Scan the material that follows. Copy every line containing the word "Identity".

_ _ _ _ _ _ _

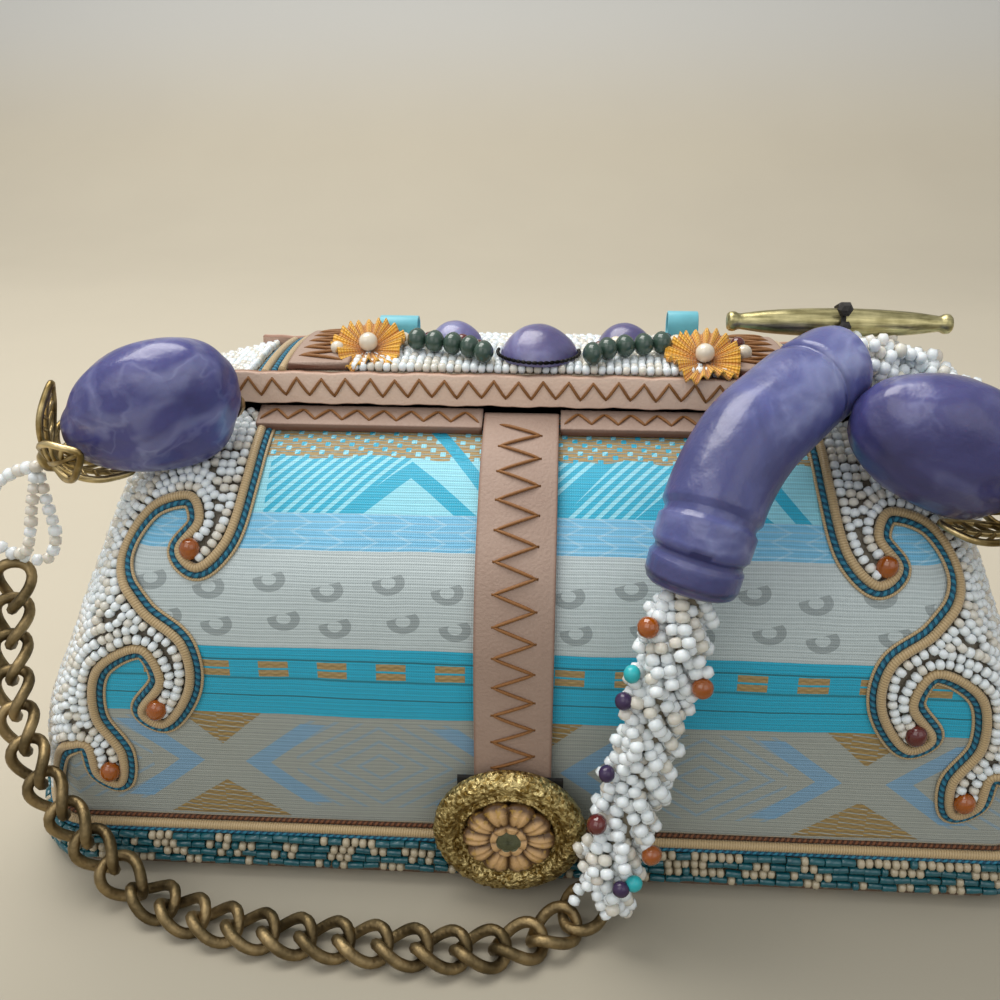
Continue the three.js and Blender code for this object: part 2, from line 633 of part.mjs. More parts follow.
function makeLidStones() {
  add('cabochon_front', placed(dome(cabochon.diameter / 2, cabochon.height, 10),
    [0, cabochon.y, lidTop(0, 0)]), finishes.resin);
  for (const [name, side] of [['left', -1], ['right', 1]]) {
    add(`cabochon_${name}`, placed(dome(backCabochon.diameter / 2, backCabochon.height, 10),
      [side * backCabochon.x, backCabochon.y, lidTop(0, 0)]), finishes.resin);
    const { x, y } = flowerPlaces[name];
    add(`flower_${name}`, placed(makeFlower(), [x, y, lidTop(x, y)]), finishes.petals);
    const ribbonPlace = [side * ribbon.x, ribbon.y, lidTop(ribbon.x, ribbon.y) + gap];
    add(`ribbon_${name}`, placed(makeRibbon(), ribbonPlace), finishes.ribbonCloth);
    const row = curveThrough(greenBeadRow
      .map(({ x: out, y: back }) => [side * out, back, lidTop(out, back) + roundBead.diameter / 2]));
    const beadRadius = (share) => (roundBead.diameter / 2) * THREE.MathUtils.lerp(
      roundBead.waist, 1, Math.abs(Math.sin(Math.PI * roundBead.count * share / 2)));
    add(`green_beads_${name}`, sweep(row, 9, 6, beadRadius), finishes.greenStone);
  }
}

// The reach of an outline towards a place, between its rows.
function outlineReach(rows, x, y) {
  const angle = (THREE.MathUtils.radToDeg(Math.atan2(y, x)) + 360) % 360;
  const next = rows.findIndex((row) => row.angle >= angle);
  if (next <= 0) return rows[0].reach;
  const [low, high] = [rows[next - 1], rows[next]];
  return THREE.MathUtils.mapLinear(angle, low.angle, high.angle, low.reach, high.reach);
}

function makeNuggets() {
  for (const [name, { centre, along, hub, hook, taper, tall }] of Object.entries(nuggets)) {
    const middle = vector(onBag(centre));
    const e1 = vector(along).normalize();
    const e3 = new THREE.Vector3(0, -1, 0).addScaledVector(e1, e1.y).normalize();
    const e2 = e3.clone().cross(e1).normalize();
    if (e2.z < 0) e2.negate();
    const halfHeight = nugget.halfHeight * tall;
    const surface = (p) => {
      const fat = 1 + taper * p.x;
      const flat = 1 - 0.05 * Math.cos(3 * Math.atan2(p.y, p.z) + 1);
      const outwards = (p.x * p.x + p.y * p.y)
        * (outlineReach(nuggetOutlines[name], p.x * nugget.halfLength, p.y * halfHeight) - 1);
      return middle.clone()
        .addScaledVector(e1, p.x * nugget.halfLength * (1 + outwards))
        .addScaledVector(e2, p.y * halfHeight * fat * flat * (1 + outwards))
        .addScaledVector(e3, p.z * nugget.halfThickness * fat * flat);
    };
    const geometry = new THREE.IcosahedronGeometry(1, 2);
    const position = geometry.attributes.position;
    for (let i = 0; i < position.count; i++) {
      const place = surface(new THREE.Vector3().fromBufferAttribute(position, i));
      position.setXYZ(i, place.x, place.y, place.z);
    }
    add(`nugget_${name}`, solidOf(geometry), finishes.resin);

    const outward = vector(hook).normalize();
    const local = new THREE.Vector3(outward.dot(e1) / nugget.halfLength,
      outward.dot(e2) / nugget.halfHeight, outward.dot(e3) / nugget.halfThickness).normalize();
    const square = e1.clone().multiplyScalar(local.x / nugget.halfLength)
      .addScaledVector(e2, local.y / nugget.halfHeight)
      .addScaledVector(e3, local.z / nugget.halfThickness).normalize();
    const cap = geometryOf(dome(starCap.diameter / 2, starCap.height, 8,
      [[0.5, 0], [1, 0.3], [0.7, 0.7], [0.35, 1]]));
    cap.applyQuaternion(new THREE.Quaternion().setFromUnitVectors(new THREE.Vector3(0, 0, 1), square));
    cap.translate(...surface(local).addScaledVector(square, 1.5 * gap).toArray());
    add(`nugget_cap_${name}`, cap, finishes.gold);
    makeLeafCap(name, middle, middle.clone().add(vector(hub)));
  }
}

// One pierced leaf, flat: a pointed oval with a rib and slanted openings.
function leafPlate() {
  const { leaf: length, leafWidth: width, sheet } = leafCap;
  const side = [[0, 0.24], [0.22, 0.8], [0.6, 0.94], [1, 0.08]];
  const plate = (points) => {
    const shape = new THREE.Shape(points.map(([x, y]) => new THREE.Vector2(x * length, (y * width) / 2)));
    return solidOf(new THREE.ExtrudeGeometry(shape, { depth: sheet, bevelEnabled: false }));
  };
  let pierced = plate([...side, ...side.map(([x, y]) => [x, -y]).reverse()]);
  for (const sign of [1, -1]) {
    pierced = pierced.subtract(plate([[0.32, 0.16], [0.76, 0.16], [0.62, 0.7], [0.4, 0.64]]
      .map(([x, v]) => [x, sign * v])));
  }
  return geometryOf(pierced);
}

function makeLeafCap(name, centre, hub) {
  const axis = centre.clone().sub(hub).normalize();
  const up = new THREE.Vector3(0, 0, 1).addScaledVector(axis, -axis.z).normalize();
  const front = new THREE.Vector3(0, -1, 0)
    .addScaledVector(axis, axis.y).addScaledVector(up, up.y).normalize();
  const leaves = [
    { around: 0, lean: 1.06, bend: 0.1 },
    { around: Math.PI / 2, lean: 1.15, bend: 0.25 },
    { around: Math.PI, lean: 0.9, bend: 0.15 },
    { around: -Math.PI / 2, lean: 1.15, bend: 0.25 },
  ];
  let cap = dome(leafCap.hub / 2, leafCap.hubDepth, 8, [[0.45, -0.5], [0.95, 0.1], [0.8, 1]]);
  const turn = new THREE.Quaternion().setFromUnitVectors(new THREE.Vector3(0, 0, 1), axis);
  const hubGeometry = geometryOf(cap);
  hubGeometry.applyQuaternion(turn);
  hubGeometry.translate(...hub.toArray());
  cap = solidOf(hubGeometry);
  for (const { around, lean, bend } of leaves) {
    const out = up.clone().multiplyScalar(Math.cos(around)).addScaledVector(front, Math.sin(around));
    const across = axis.clone().cross(out).normalize();
    const geometry = leafPlate();
    const position = geometry.attributes.position;
    for (let i = 0; i < position.count; i++) {
      const along = position.getX(i) + leafCap.root;
      const angle = lean + bend - (2 * bend * along) / leafCap.leaf;
      const normalLift = position.getZ(i) - leafCap.sheet / 2;
      const place = hub.clone().addScaledVector(axis, 1)
        .addScaledVector(axis, along * Math.cos(angle) - normalLift * Math.sin(angle))
        .addScaledVector(out, along * Math.sin(angle) + normalLift * Math.cos(angle))
        .addScaledVector(across, position.getY(i));
      position.setXYZ(i, place.x, place.y, place.z);
    }
    cap = cap.add(solidOf(geometry));
  }
  add(`leaf_cap_${name}`, cap, finishes.gold);
}

// Chain links, each an oval of wire twisted so that the chain lies flat.
function chainLink(centre, along, flat) {
  const side = flat.clone().cross(along).normalize();
  const face = along.clone().cross(side).normalize();
  const a = (link.length - link.wire) / 2;
  const b = (link.width - link.wire) / 2;
  const steps = 6;
  const pointAt = (t) => {
    const x = a * Math.sign(Math.cos(t)) * Math.abs(Math.cos(t)) ** link.square;
    const y = b * Math.sign(Math.sin(t)) * Math.abs(Math.sin(t)) ** link.square;
    const turn = (link.twist * x) / a;
    return centre.clone().addScaledVector(along, x)
      .addScaledVector(side, y * Math.cos(turn)).addScaledVector(face, y * Math.sin(turn));
  };
  const rings = Array.from({ length: steps }, (_, i) => {
    const t = (2 * Math.PI * (i + 0.5)) / steps;
    const here = pointAt(t);
    const tangent = pointAt(t + 0.05).sub(pointAt(t - 0.05)).normalize();
    const spoke = here.clone().sub(centre);
    const outward = spoke.clone().addScaledVector(tangent, -spoke.dot(tangent)).normalize();
    const other = tangent.clone().cross(outward);
    return Array.from({ length: 5 }, (_, j) => {
      const angle = (2 * Math.PI * j) / 5;
      return here.clone().addScaledVector(outward, (link.wire / 2) * Math.cos(angle))
        .addScaledVector(other, (link.wire / 2) * Math.sin(angle));
    });
  });
  return loft(rings, true);
}

function linksAlong(curve, count) {
  let chain = null;
  for (let i = 0; i < count; i++) {
    const share = (i + 0.5) / count;
    const centre = curve.getPointAt(share);
    const along = curve.getTangentAt(share);
    const outwards = new THREE.Vector3(centre.x > 0 ? 1 : -0.35, centre.x > 0 ? 0 : -1, 0.2);
    const lying = THREE.MathUtils.smoothstep(1 - Math.abs(along.z), 0.1, 0.9);
    const flat = outwards.lerp(new THREE.Vector3(0, 0, 1), lying).normalize();
    const piece = chainLink(centre, along, flat);
    chain = chain ? chain.add(piece) : piece;
  }
  return chain;
}

// The links are set near the pitch, a little further apart where they wouldn't all touch.
function makeChains() {
  for (const [name, route] of Object.entries(chainRoutes)) {
    const curve = curveThrough(route.map(onBag));
    let count = Math.round(curve.getLength() / link.pitch);
    let chain = linksAlong(curve, count);
    while (chain.decompose().length > 1) {
      count -= 1;
      chain = linksAlong(curve, count);
    }
    add(`chain_${name}`, chain, finishes.chainBrass);
  }
}

function makeBeadLoops() {
  const blob = strand.diameter * 0.62;
  for (const [name, strands] of Object.entries(loopRoutes)) {
    const hub = vector(onBag(nuggets[name].centre)).add(vector(nuggets[name].hub));
    const axis = vector(nuggets[name].hub).negate().normalize();
    const seat = hub.addScaledVector(axis, -(leafCap.hubDepth / 2 + gap + blob));
    let loops = sphere(seat.toArray(), blob, 6).add(sphere(onBag(strands[0].at(-1)), blob, 6));
    for (const points of strands) {
      loops = loops.add(sweep(curveThrough([seat.toArray(), ...points.map(onBag)]), 5, 5,
        () => strand.diameter / 2));
    }
    add(`bead_loops_${name}`, loops, finishes.whiteBeads);
  }
}

function nearestShare(curve, place, samples = 400) {
  let best = 0;
  for (let i = 0; i <= samples; i++) {
    const share = i / samples;
    if (curve.getPointAt(share).distanceTo(place) < curve.getPointAt(best).distanceTo(place)) best = share;
  }
  return best;
}

// The rope's part between two shares of its length, as a curve of its own.
function partOf(curve, from, to, points = 14) {
  const list = Array.from({ length: points + 1 }, (_, i) =>
    curve.getPointAt(from + ((to - from) * i) / points));
  return new THREE.CatmullRomCurve3(list, false, 'centripetal');
}

function makeRope() {
  const curve = curveThrough(ropeRoute.map(onBag));
  const from = nearestShare(curve, vector(onBag(tubeSpan.from)));
  const to = nearestShare(curve, vector(onBag(tubeSpan.to)));
  const inside = (share) => THREE.MathUtils.smoothstep(share, from - 0.02, from + 0.02)
    * (1 - THREE.MathUtils.smoothstep(share, to - 0.02, to + 0.02));
  const radius = (share, angle) => {
    const full = THREE.MathUtils.lerp(rope.diameter, rope.insideDiameter, inside(share)) / 2;
    const taper = Math.min(1, 0.5 + 12 * share, 0.5 + 12 * (1 - share));
    const lobes = 1 - 0.06 * (1 + Math.cos(3 * (angle - share * 30)));
    return full * taper * (inside(share) > 0.01 ? 1 : lobes);
  };
  add('bead_rope', sweep(curve, 24, 8, radius), finishes.whiteBeads);

  const tube = partOf(curve, from, to);
  const fine = 100;
  const unit = sweepRings(tube, fine, 10, () => 0.5);
  const rings = (rows, scale) => rows.map(([share, size]) => {
    const i = Math.round(share * fine);
    const centre = tube.getPointAt(i / fine);
    return unit[i].map((p) => p.clone().sub(centre).multiplyScalar(size * scale).add(centre));
  });
  add('tube_bead', loft([...rings(tubeOutside, tubeBead.diameter),
    ...rings(tubeInside, tubeBead.bore).reverse()], true), finishes.resin);
}

function makeBar() {
  const place = onBag(barPlace);
  const shares = [[-1, 0], [-0.92, 0.35], [-0.6, 0.78], [0, 1], [0.6, 0.78], [0.92, 0.35], [1, 0]];
  const rings = shares.map(([along, full]) => {
    const radius = THREE.MathUtils.lerp(bar.endDiameter, bar.diameter, full) / 2;
    return Array.from({ length: 10 }, (_, j) => {
      const angle = (2 * Math.PI * j) / 10;
      return new THREE.Vector3(along * bar.length / 2, radius * Math.cos(angle), radius * Math.sin(angle))
        .add(vector(place));
    });
  });
  add('spindle_bar', loft(rings), finishes.oliveBrass);
  const ringRadius = bar.diameter / 2 + gap + tie.thickness / 2;
  const ring = new THREE.TorusGeometry(ringRadius, tie.thickness / 2, 5, 8);
  ring.rotateY(Math.PI / 2);
  ring.translate(...place);
  const [x, y, z] = place;
  const reach = ringRadius + tie.knot / 2 - 0.4;
  const knots = sphere([x, y - reach * 0.72, z + reach * 0.72], tie.knot / 2, 6)
    .add(sphere([x, y - reach * 0.99, z + 0.3], tie.knot * 0.4, 6));
  add('bar_tie', solidOf(ring).add(knots), finishes.blackCord);
}

makeBody();
makeBeading();
makeLeather();
makeButton();
makeLid();
makeLidStones();
makeNuggets();
makeChains();
makeBeadLoops();
makeRope();
makeBar();

export default clutch;
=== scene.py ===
"""Looks of the embellished clutch bag: brocade, bead work, leather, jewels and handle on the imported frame."""

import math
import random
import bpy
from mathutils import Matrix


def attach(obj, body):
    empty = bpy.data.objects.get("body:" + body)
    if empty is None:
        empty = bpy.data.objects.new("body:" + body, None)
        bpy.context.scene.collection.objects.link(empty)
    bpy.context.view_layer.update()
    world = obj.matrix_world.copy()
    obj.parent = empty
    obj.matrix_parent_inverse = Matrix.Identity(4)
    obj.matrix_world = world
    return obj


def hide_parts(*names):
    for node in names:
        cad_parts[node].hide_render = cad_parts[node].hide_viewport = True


bl_info = {
    "name": "Embellished clutch bag",
    "version": (1, 0, 0),
    "blender": (4, 5, 0),
    "location": "3D View > Sidebar > Clutch",
    "description": "Builds a beaded brocade clutch bag with its jewelled lid and handle",
    "category": "Object",
}

import bmesh
import bpy
import numpy as np
from mathutils import Matrix

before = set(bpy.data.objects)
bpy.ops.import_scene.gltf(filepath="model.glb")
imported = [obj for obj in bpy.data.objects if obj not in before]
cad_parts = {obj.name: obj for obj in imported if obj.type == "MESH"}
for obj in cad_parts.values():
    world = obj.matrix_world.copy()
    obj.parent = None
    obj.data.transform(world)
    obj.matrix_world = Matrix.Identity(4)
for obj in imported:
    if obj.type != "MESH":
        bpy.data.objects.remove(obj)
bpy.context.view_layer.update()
MM = 0.001
UP = np.array((0.0, 0.0, 1.0))

# The bag's form in millimetres: height, half depth, half front width, half length.
LEVELS = np.array((
    (2.7, 55.0, 107.0, 128.0), (37.8, 55.0, 104.9, 119.8), (54.05, 54.6, 99.0, 111.6),
    (64.9, 53.4, 93.3, 107.3), (77.6, 48.7, 85.6, 102.7), (88.96, 39.05, 79.5, 98.3),
    (96.98, 29.15, 74.9, 93.1), (103.0, 15.1, 69.6, 87.4),
))
RIM_Z, FOOT_Z = 103.0, 2.7
SCROLL_SPAN = (107.0, RIM_Z)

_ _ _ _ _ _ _

Result of the task:
    obj.matrix_parent_inverse = Matrix.Identity(4)
    obj.matrix_world = Matrix.Identity(4)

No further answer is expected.